Maintenance Strategy Change Required
Employing the SL-RAT technology has changed Santa Barbara’s operating strategy for collection system maintenance. The City has gone from looking at each pipe with a high-resolution CCTV inspection on a multi-year inspection schedule to a blend of less CCTV and more frequent but lower resolution inspection using the SL-RAT.
“We wanted to clean or inspect more. Prior CCTV work has helped us find structural defects and generate a rehabilitation backlog,” Toth says. “The SL-RAT allows us to inspect much more pipe now and find blockage conditions before they create an SSO.”
Toth indicates it took Santa Barbara approximately one year of working with its initial SL-RAT to develop the new strategy and achieve the cultural change and buy-in required. At this point, City staff have developed “a lot of confidence in the SL-RAT data,” according to Toth. This confidence has allowed the team to fully embrace the technology and integrate it into their existing management processes. For example, acoustic inspection has been integrated with an existing manhole inspection program and the SL-RAT data set available from the Sewer Line Data OrGanizer is used to verify and communicate issues across the team.
Results So Far
The Santa Barbara field crews have acoustically inspected more than 2,000 lines totaling approximately one third of the Santa Barbara system since the program began — focused on primarily on 6-in. lines on the 60-month cleaning cycle. The results of those efforts are shown in Chart B. It is interesting to note that 55 percent of the pipes inspected are in the “Good” 7 to 10 range of scores, where City staff have found a high likelihood the pipe is in good shape, and only 23 percent fall into the “Poor” 0 to 3 category where Toth states “We see a lot of protruding laterals, roots, and other issues.”

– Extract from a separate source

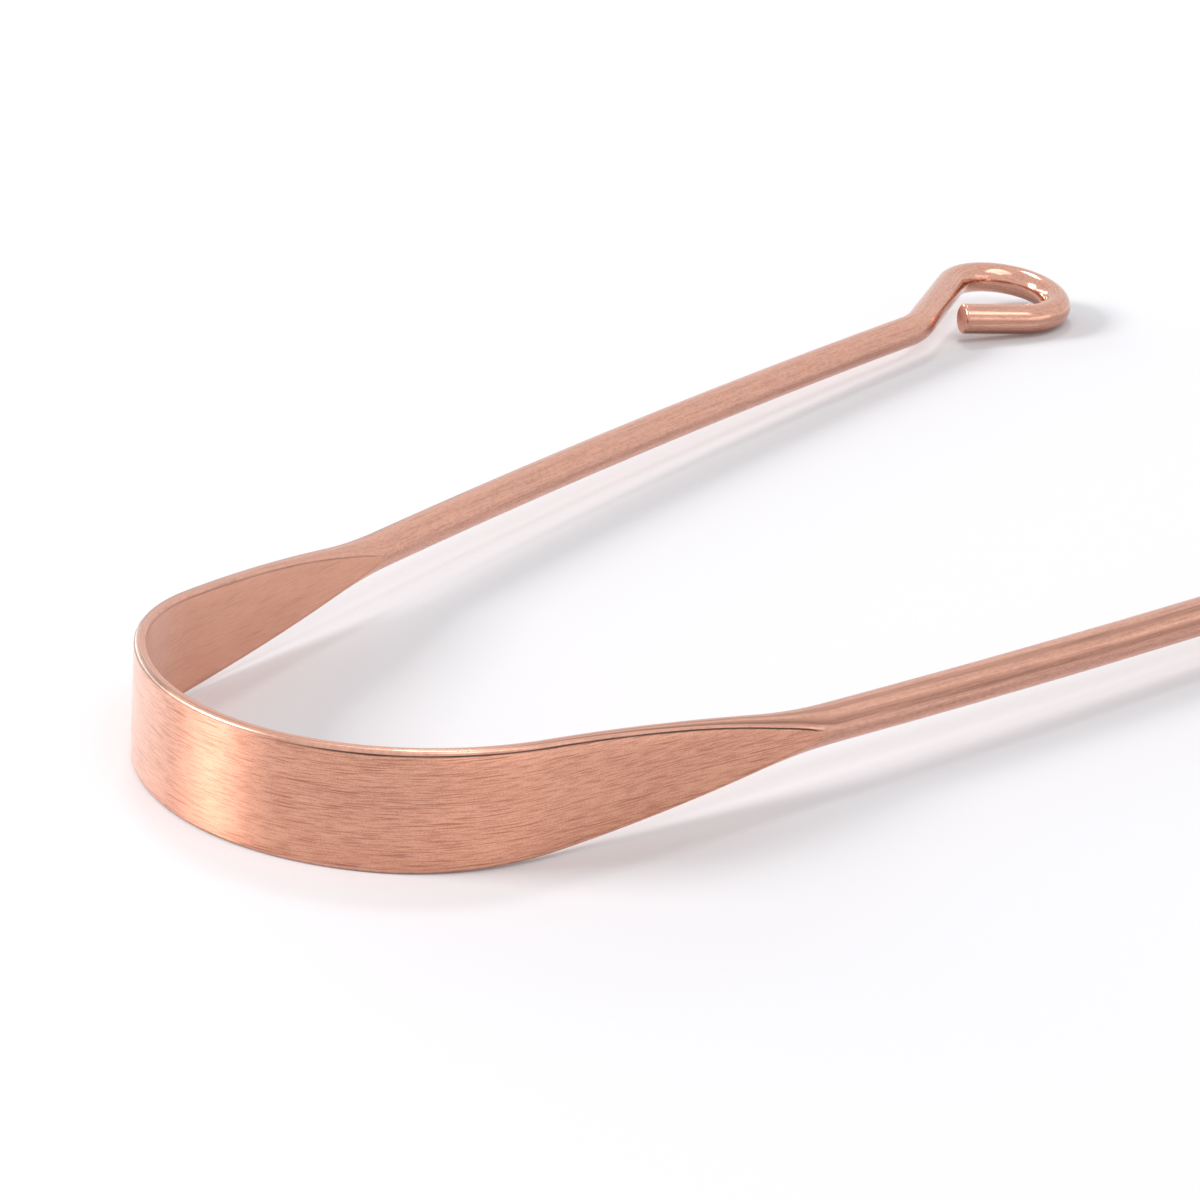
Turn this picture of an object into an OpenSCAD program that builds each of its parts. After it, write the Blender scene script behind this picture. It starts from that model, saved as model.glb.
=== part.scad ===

The Santa Barbara team has developed a contractor program to supplement their internal staffing and acoustically inspect an additional 80 miles per year.
As the program expands, the City anticipates scanning all pipes acoustically on a regular basis, not just the 60 month lines, and using the blockage assessment data to better target their cleaning efforts while saving money and further improving SSO performance.